Complex Concepts Simplified
Manufacture Under Section 2(f)
Definition: "Manufacture" refers to any process, incidental or ancillary, undertaken to complete a product. However, not all processes qualify; the transformation must result in a new product with distinct properties.
Key Takeaway: Physical mixing without chemical transformation does not constitute manufacture.
Retrospective Effect of Rules
Definition: Applying new rules or amendments to actions that occurred before the rules were enacted.
Key Takeaway: Retrospective legislation is permissible if it is not arbitrary or unreasonable, and it adheres to constitutional provisions.
Excise Duty Exemptions
Definition: Certain goods or processes may be exempt from excise duties based on specific criteria such as production value thresholds.

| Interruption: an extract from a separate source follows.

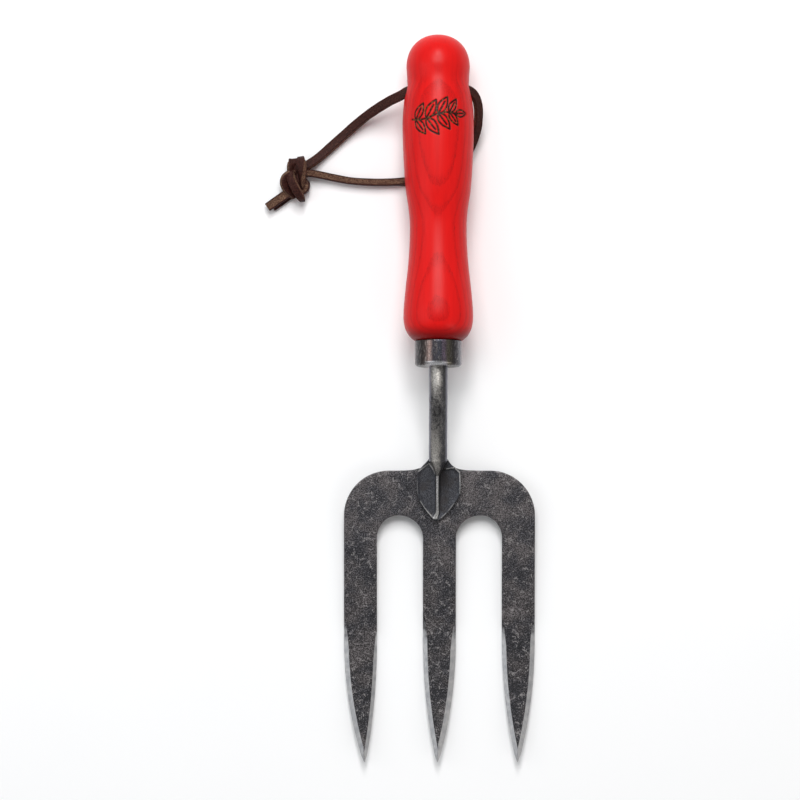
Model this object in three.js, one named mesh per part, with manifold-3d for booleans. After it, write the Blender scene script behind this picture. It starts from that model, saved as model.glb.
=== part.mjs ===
// A three-tine garden hand fork with a turned ash handle and a knotted leather lace.
// Millimetres. The fork lies on its back: +Y points to the butt of the handle, +Z up, +X right.
// The origin is on the surface that it lies on, halfway along its length.
import * as THREE from "three";
import { mergeVertices } from "three/addons/utils/BufferGeometryUtils.js";
import Module from "manifold-3d";

const wasm = await Module();
wasm.setup();

const { degToRad } = THREE.MathUtils;

// The whole tool
const OVERALL_LENGTH = 320; // from the butt of the handle to the points
const GAP = 0.3; // between pieces that touch

// Turned handle
const HANDLE_LENGTH = 134.4; // from the butt to the ferrule
const HANDLE_TILT = degToRad(4); // its axis rises towards the ferrule
const BUTT_AXIS_HEIGHT = 14.1;
const DOME_LENGTH = 14.3; // the rounded butt
const DOME_RADIUS = 13.9;
const DOME_POWER = 2.15; // a little squarer than an ellipse
const SWELLS = [
  // distance from the butt and radius, through the grip's swells and waists
  [DOME_LENGTH, DOME_RADIUS],
  [21, 13.6],
  [28.4, 14.85],
  [39, 15.6],
  [53, 15.25],
  [67, 14.35],
  [77.5, 12.9],
  [85.5, 12.4],
  [98.8, 12.95],
  [112.9, 14.45],
  [122.5, 15.2],
  [128, 14.8],
  [131.6, 13.3],
  [133.6, 11.6],
  [HANDLE_LENGTH, 10.4],
];
const HANDLE_SIDES = 32;
const SWELL_STEPS = 24;
const DOME_STEPS = 6;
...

Key Takeaway: Exemptions must be calculated based on the value of the taxed product alone, excluding any related exempted finished goods.
Conclusion
The Tata Exports Ltd. v. Union Of India judgment serves as a pivotal reference in understanding the contours of "manufacture" under the Central Excises Act and the validity of retrospective legislative amendments. By distinguishing between mere physical mixing and genuine chemical transformation, the court sets a clear precedent for future cases involving excise duties on manufacturing components. Additionally, the upholding of retrospective rule amendments underlines the legal robustness of such legislative measures, provided they are not arbitrary. Businesses engaged in manufacturing processes must meticulously evaluate their operations to ascertain tax liabilities, ensuring compliance with established legal definitions and procedural mandates.
In the broader legal context, this judgment reinforces the judiciary's role in interpreting statutory provisions with precision, ensuring that taxation laws are applied justly and equitably. It underscores the importance of clear legislative drafting and the necessity for businesses to stay informed about regulatory changes that may impact their tax obligations.